Brazil to Pause Record-Breaking Rate Cuts: Decision Day Guide
(Bloomberg) -- Brazil is set to hold its benchmark interest rate steady at an all-time low as family consumption firms and price pressures emerge following the economic blow from the pandemic.
The central bank will keep the Selic rate unchanged at 2% on Wednesday after nine prior cuts totaling 450 basis points, as expected by all analysts in a Bloomberg survey. With the economy weakened by the pandemic but flush with stimulus, investor focus is now turning to how long rates will stay at the current level.
Central bank President Roberto Campos Neto has signaled Brazil is on track to grow over 4% next year after outperforming much of the region in 2020. Aside from the monetary boost, the government is spending heavily on measures including job protection programs and cash handouts that are fueling price spikes in staple goods. Still, the recovery of Latin America’s largest economy remains vulnerable to a possible resurgence of the virus, as well as the withdrawal of fiscal stimulus.
The decision will be published on the central bank’s website after 6:00 p.m. local time in Brasilia together with a statement from the institution’s board.
Here’s what to watch out for:
Financial markets will be keen to see how policy makers describe the outlook for consumer inflation amid spikes in the cost of basic products. President Jair Bolsonaro this month asked supermarkets to reduce profit margins on staple goods and also scrapped import tariffs on rice to appease worried consumers. Meanwhile, wholesale prices have been rising fast, raising the prospect that they may be passed on to consumers in the future.
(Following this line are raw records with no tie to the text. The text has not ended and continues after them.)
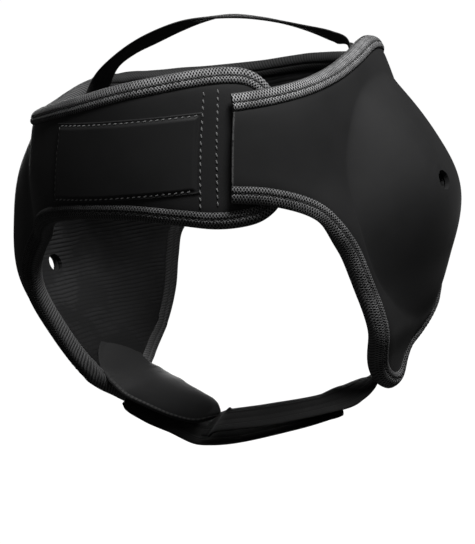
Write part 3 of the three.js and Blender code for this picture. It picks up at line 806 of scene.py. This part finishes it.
def binding_finish(name, colours):
    """Open knit tape: pale raised mesh over dark eyelets, in staggered rows, with a ribbed inside half;
    painted light and shade by side, height and depth.
    """
    finish = Finish(name, roughness=0.7, sheen_weight=0.1, sheen_roughness=0.4, specular_ior_level=0.3)
    colour = tuple(colours.binding)
    along, across = finish.cloth()
    wander = (finish.cloud(6, 2) - 0.5) * 0.4
    rise = (along + across * TAPE_MESH_SLOPE + wander).wave(TAPE_MESH)
    fall = (along - across * TAPE_MESH_SLOPE + wander).wave(TAPE_MESH)
    eyelet = rise * fall
    yarn = 1 - eyelet.step(0.2, 0.62)
    fuzz = finish.cloud(0.45, 2, 0.7)
    worn = finish.cloud(9, 2).step(0.3, 0.7)
    inside = across.step(TAPE_INSIDE - 0.5, TAPE_INSIDE + 0.5)
    rib = (along + across * TAPE_RIB_SLOPE + wander).wave(TAPE_RIB)
    # Painted shade: the yarn is painted darker towards the left side
    painted_left_shade = 1 - finish.place(0).step(*TAPE_LEFT_SHADE) * 0.85
    lit = yarn * (0.6 + worn * 0.4) * (0.55 + fuzz * 0.8) * (1.2 - painted_left_shade)
    # Painted light: the yarn is painted lighter higher up and darker lower down
    lit = lit * (finish.place(2).step(*TAPE_PAINTED_LIGHT_HEIGHT) * 0.5 + 0.5)
    # Painted shade: the inside ribs are painted darker towards the back, where they also lie flatter
    flat = 1 - finish.place(1).step(*TAPE_FLAT_SHADE_DEPTH) * 0.75
    open_knit = finish.blend(lit.least(1.0), tint(colour, 0.03), tint(colour, 7.0))
    # The inside half: a close ribbed knit, painted darker than the open knit as painted shade
    close_knit_shaded = finish.blend(rib * (0.6 + fuzz * 0.4) * flat, tint(colour, 0.05), tint(colour, 2.3))
    shade = finish.blend(inside, open_knit, close_knit_shaded)
    knit = finish.bump(yarn * (1 - inside) * (0.8 + fuzz * 0.3) + rib * inside * flat, 0.45, 0.9)
    return finish.paint(shade, 0.62 + (1 - yarn) * 0.3, knit)


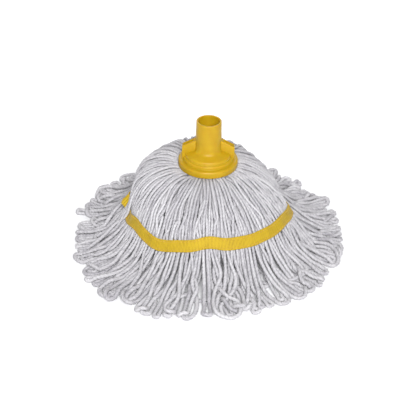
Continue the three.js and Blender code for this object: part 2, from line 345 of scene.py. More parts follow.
for side in (1, -1):
    outline = rounded([
        (WING_START, FLANGE_TOP - WING_SUNK, 0),
        (WING_REACH, FLANGE_TOP - WING_SUNK, 0),
        (WING_REACH, FLANGE_BOTTOM + WING_HEIGHT[0], 1.2 * MM),
        (TUBE_RADIUS[1] - WING_SUNK, FLANGE_BOTTOM + WING_HEIGHT[1], 0),
        (WING_START, FLANGE_BOTTOM + WING_HEIGHT[1], 0),
    ])
    outline[:, 0] *= side
    wing = prism("wing", outline, -WING_WIDTH / 2, WING_WIDTH / 2, polypropylene)
    edge = wing.modifiers.new("edge", "BEVEL")
    edge.width = WING_ROUNDING
    edge.segments = 3
    edge.limit_method = "ANGLE"
    edge.angle_limit = np.radians(50)
    apply_modifiers(wing)
    wings.append(wing)
    for name, (inner, outer), (bottom, top) in (
        ("slot", SLOT, (LEDGE, LEDGE + CUT_ABOVE)),
        ("throat", (SLOT[0], THROAT_END), (FLANGE_BOTTOM - CUT_BELOW, LEDGE + 1 * MM)),
    ):
        corners = np.array([(inner, bottom), (outer, bottom), (outer, top), (inner, top)])
        corners[:, 0] *= side
        slots.append(prism(name, corners, -SLOT_WIDTH / 2, SLOT_WIDTH / 2, polypropylene))
combine(socket, wings, "UNION")
combine(socket, slots, "DIFFERENCE")
tidy_mesh(socket)
socket.data.shade_smooth()
socket.data.set_sharp_from_angle(angle=np.radians(35))
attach(socket, root)
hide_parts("socket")

# --- Clamp plate ------------------------------------------------------------------------------------
# The plate that closes the socket from below, moulded in the same polypropylene. Its two barbed arms
# come up through the yarn and show in the slots of the wings.
frame["nodes"]["clamp_plate"].data.materials.clear()
frame["nodes"]["clamp_plate"].data.materials.append(polypropylene)

# --- Yarn -------------------------------------------------------------------------------------------
# Soft three-ply cotton yarn, wound into loops and clamped across the middle of its length under the
# flange. The legs of each loop run down over the dome and through the tape, and the tips lie splayed
# on the floor. The lie is settled by a small simulation: gravity, length, bending, contact and floor.
YARN = 3.8 * MM  # diameter where it is drawn tight, between the clamp and the tape
YARN_LOOSE = 5.3 * MM  # and beyond the tape, where it plumps out
LOOPS_PER_HANK = 3
OUTER_HANKS = 36
INNER_HANKS = 12
OUTER_DEPTH = (11.5 * MM, 6 * MM)  # thickness of the outer yarn at the clamp and at the tape
SEED = 7

# Upper surface of the yarn as (radius, height) in mm, where it falls straight and where it bulges.
STRAIGHT_FALL = np.array([
    (33.2, 98.6), (36, 99), (47, 95.8), (61, 88), (74, 78), (84, 69), (92, 60), (98, 50), (106, 36),
    (119, 21),
]) * MM
BULGING_FALL = np.array([
    (33.2, 98.6), (36, 99.4), (46, 103), (59, 102.5), (72, 97), (84.5, 86), (91.5, 69), (96.5, 51),
    (103, 36), (116, 21),
]) * MM
TAPE_STATION = 7  # the point of the falls above at which the tape is sewn
INNER_FALL = np.array([
    (33.2, 86.6), (41, 78), (50, 65), (60, 50), (71, 34), (84, 19), (98, 9.5), (110, 5.5), (118, 4),
]) * MM
INNER_TAPE_STATION = 5
LINE_ROUNDINGS = 10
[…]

Until now, the central bank’s forecasts have shown inflation running below the officials targets of 4% for this year and 3.75% for next. Investors will be on the look-out for any shifts in those estimates.
What Our Economist Says
“The central bank is not going to cut rates, but they may not completely close the door to further reductions in the future. Policy makers should mention pressure from some price gauges as a warning sign, but underscore that both core and headline inflation, as well as consumer price forecasts are all below target. They may also reinforce the forward guidance that borrowing costs won’t go up so soon.”
--Adriana Dupita, Latin America economist, Bloomberg Economics
--To read the report, click here.
At the last rate decision in August, policy makers introduced forward guidance by saying they intended to avoid rate increases in the foreseeable future. Several board members have since reiterated that message, though traders still expect borrowing costs to rise as early as the start of next year. Investors will look to see if the central bank alters the language in its message.
“The biggest risk to monetary policy is government spending, which is sustaining demand through emergency programs,” said Patricia Krause, chief economist at Coface.
Private sector economists’ estimates for this year have improved in the past month as pent-up demand and stimulus cash propel retail sales back to pre-coronavirus levels. Still, other sectors such as services are lagging, while government programs have done little to tackle long-withstanding challenges such as red tape and weak investments. Investors will looking for central bank insight on what the recovery means for the future of monetary policy.